Where can you find all the history of a city in a 180o panorama? Where can you see buildings spanning more than 25 centuries all within view of each other? Where can you find all that in the middle of a bustling modern city?
There is only one answer I know: Monastiraki Square, Athens (and if you know of another, please let me know).
Prehistory
Sight: The Acropolis itself.
The slopes of the rocky hill are full of caves and small shrines, shrouded in myth and legend; during the Bronze Age, the top of the rock was crowned with walls and the palace of its kings.
Antiquity
Sight: The wall of the Acropolis with spolia from the temples destroyed by the Persians, during their brief invasion; the temples within those walls.
The Greeks’ success in repelling the invasion marked a turning point in their history; then followed the “Golden Age” of Athens, which, among other things produced the artwork of the Acropolis temples. All of that happened in the 5th century BCE.
Roman conquest
Sight: The Library of Hadrian, whose columns can be seen in the middle of the frame (in front of the pink house).
Part of the Roman Empire since the 2nd century BCE, Athens remained a centre of culture and learning. The library was built in 132 CE, by Emperor Hadrian.
Middle Ages
Sight: The Byzantine-style church on the left.
While the western part of the Roman Empire collapsed, its eastern part survived for another thousand years or so. Gradually it adopted Christianity, while the predominant language was Greek. We call this period “Byzantine.”
Ottoman conquest
Sight: The Tzistarakis mosque in the middle of the picture, built in 1759.
Athens was occupied by the Ottoman Turks in 1458 and freed only in 1834, when their last garrison left the Acropolis.
Modern Greek state
Sights: 19th century houses and a subway station.
After a devastating War of Independence, Athens became capital of the modern Greek state with only a handful of buildings still standing. No wonder all of the houses seen in the background date after the 1830s.
The yellow building on the right (1895) is the Monastiraki subway station, now also serving the new Metro (2000).
20th century
Sights: Modern buildings around the square.

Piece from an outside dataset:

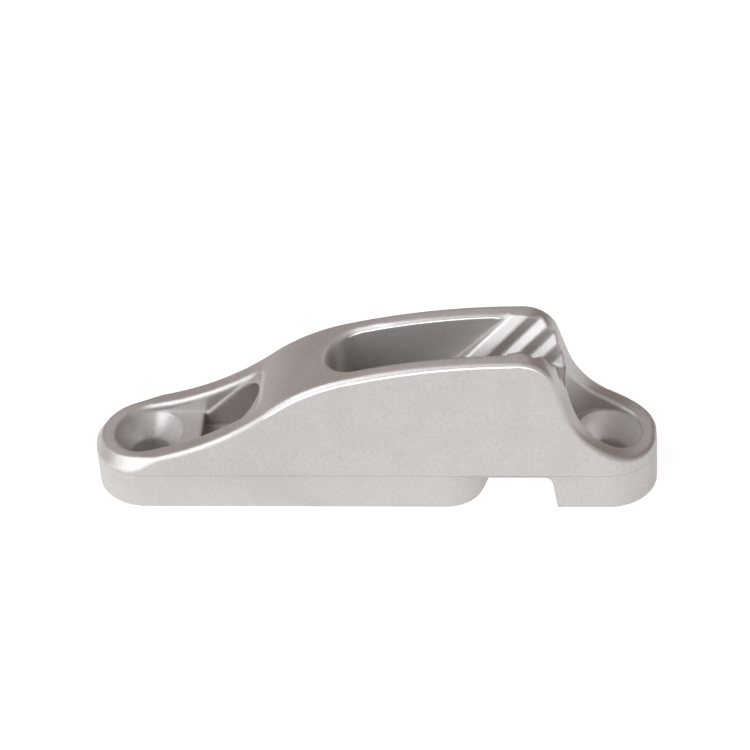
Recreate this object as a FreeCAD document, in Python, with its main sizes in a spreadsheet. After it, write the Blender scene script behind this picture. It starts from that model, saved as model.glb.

With its economy slowly picking up after the war, Greece was eager to embrace “progress” in the form of concrete buildings in the Bauhaus style. Lots of 19th century houses were demolished to make way for bold “modern” ones.
21st century
Sight: the square and its people.
Its last renovation, shortly before the 2004 Olympics, gave the square colorful tiles and an oddly shaped Metro vent. The people bustling about come from all corners of the world. The “Crisis” has produced a number of homeless seeking shelter at various spots near it while, lately, refugees from the Middle East have been added to the mix.